The then-hard rock band's third album, Magazine, is marked by the spacey heaviness of "Magic Man" and the folk-touched Zeppelin-III-like appeal of Dreamboat Annie. Their able cover of the Pete Ham-penned/Harry Nilsson-owned "Without You" effectively flexes Ann Wilson's considerable vocal muscle, and opener "Heartless" offers fans of their rocking songs something to sink their teeth into. But, in the end, Heart seem more comfortable laying back with acoustic guitars.
Heart's most straightforwardly hard-rocking album, 1980's Bebe Le Strange emerged within months of debuts by Pat Benatar and the Pretenders -- no coincidence, maybe. It starts with the garage-y title cut, a letter from an enraptured (and possibly female) fan, but the real thrash happens in "Break" (even more so on the live bonus version added at reissue's end). "Down on Me" is Janis Joplin-inspired blues; "Rockin' Heaven Down" an ornate "Kashmir" rip; "Strange Night" a new-wave kinky dance club move. And Tower of Power's horns in "Even It Up" probably taught Huey Lewis a thing or two.
Released in 1982, Private Audition bridges the gap between Heart's hard rock beginnings and the power-ballad domination they re-invented themselves with later on in the decade and into the '90s -- most evidently on "Perfect Stranger," which is practically a blueprint for the dramatics to come. Elsewhere they play with jazz ("This Man Is Mine"), the '70s FM/roach-clip-rock of yore ("City's Burning") and, with the title cut, they successfully pull off a Queen-level of weirdness (think "Lazing on a Sunday Afternoon" from A Night At The Opera).
Despite the fact that the album art is on the short list of the most awful '80s covers (Queen's Some Kind of Magic is the bar by which all others are judged here) and that the Wilson sisters wrote almost none of it, Bad Animals remains a true touchstone of '80s music thanks to the one-two punch of "Who Will You Run To" and "Alone." The former is one of the most infinitely sing-able songs of the decade (quite possibly the ultimate karaoke number) and "Alone" is simply the only song to sing to that special someone while standing in a downpour.
As on 2004's sadly slept-on Jupiters Darling, the Wilson sisters hark much closer here to their unicorn-rock '70s than their pop-schlock '80s. Their patented Airplane-Zeppelin hybrid remains unrivaled, and, for a surprising mid-set stretch, near unstoppable: Seattle sea chantey "Queen City"; pulsing pastoral "Hey You"; hard-swung shuffle "Wheels"; witchy-woman rave-up "Saffronia's Mark"; grunge dirge "Death Valley"; green-thumb beauty "Sunflower." If too many metaphors rely on inclement Northwest weather, the folk colorings -- mandolin, dobro, banjo -- make the rain ring true.

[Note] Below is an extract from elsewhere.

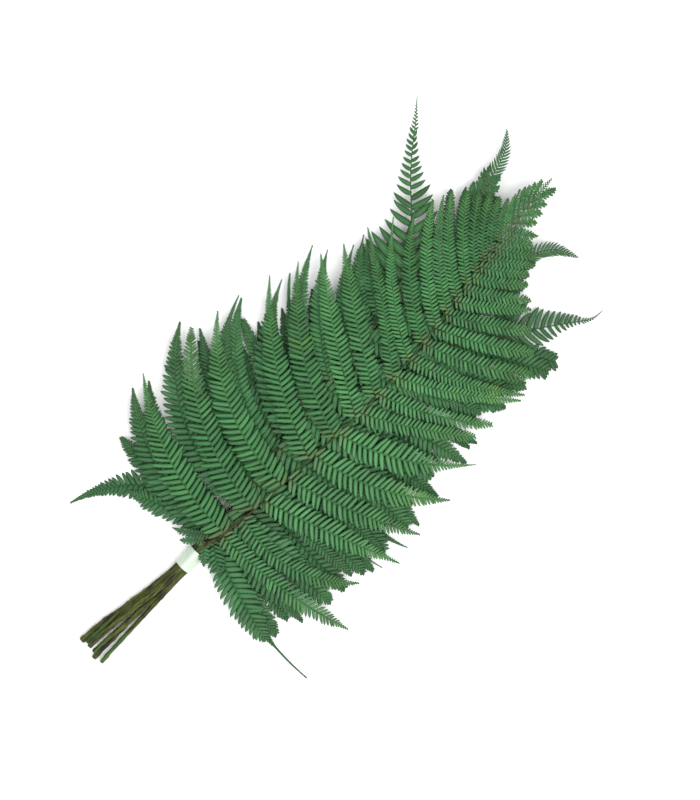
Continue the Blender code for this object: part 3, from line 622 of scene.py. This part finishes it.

With Ann and Nancy Wilson contributing on almost every song, Desire Walks On announces the band's return to super-cool hard-rocking witchey-ness with the trippy 18-second intro "Desire" and the freight-train-heavy "Black on Black II." "Rage" is another welcome throwback to their roots, but with the inclusion of Mutt Lange's "Will You Be There (in the Morning)," Desire Walks On has something to offer fans of either Heart era.
There's plenty of meditative me-decade amorphousness on Heart's 1978 Dog and Butterfly. If the low-focus cocktail-jazz shambling of "Hijinx" serves as a tasty link between Steely Dan and Quarterflash, the string-sectioned power-ballad bombast of "Lighter Touch" foresees Heart's own schmaltzy '80s. But "Cook With Fire," and especially "Straight On," vamp in tangibly funky ways -- the latter isn't far from Donna Summer's Bad Girls rock-disco a year later. And the folkishly fragile title track faces the older-and-colder inevitability of aging like a true daughter of Fleetwood Mac's "Landslide."
Heart continued to release unconscionable cover art with this 1990 album, but they still had one last Top 10 hit in them, "All I Wanna Do Is Make Love to You," one of the all-time great odes to anonymous sex in a hotel room. Also, "Secret" resurrects the old Bad Animals magic, and the Sammy Hagar/Ann and Nancy Wilson-written hard rocker "The Night" is far and away one of their best songs of the whole era, and proves that unless they're bringing the house down with a power ballad, Heart sound best when they sound like Led Zeppelin.
It's difficult to believe Strange Euphoria is the first box set dedicated to Heart, one of classic rock's most celebrated acts. Luckily, longtime fans won't be disappointed with its unorthodox programming. For many of their biggest hits (including "Barracuda," "Magic Man" and "Crazy on You") Heart chose to include demo and live versions. These are definitely cool to hear. So are the myriad recordings from the Wilson sisters' other projects, namely Ann Wilson & The Daybreaks and The Lovemongers. This more acoustic-flavored stuff shows off West Coast folk-rock's profound influence on them.
Much in the vein of Johnny Cash's American Recordings released the year before, The Road Home is Ann and Nancy Wilson re-embracing their baroque-folk roots. It's a refreshing change of pace, considering Heart had hit both an artistic and commercial brick wall with the power-ballad formula that made them MTV darlings the previous decade. With production aid from Zep legend John Paul Jones, the sisters re-imagine just about every one of their big hits, from "Crazy on You" and "Barracuda" to "Alone" and "These Dreams." The only egregious omission is the amazing "Magic Man" -- why, Heart, why?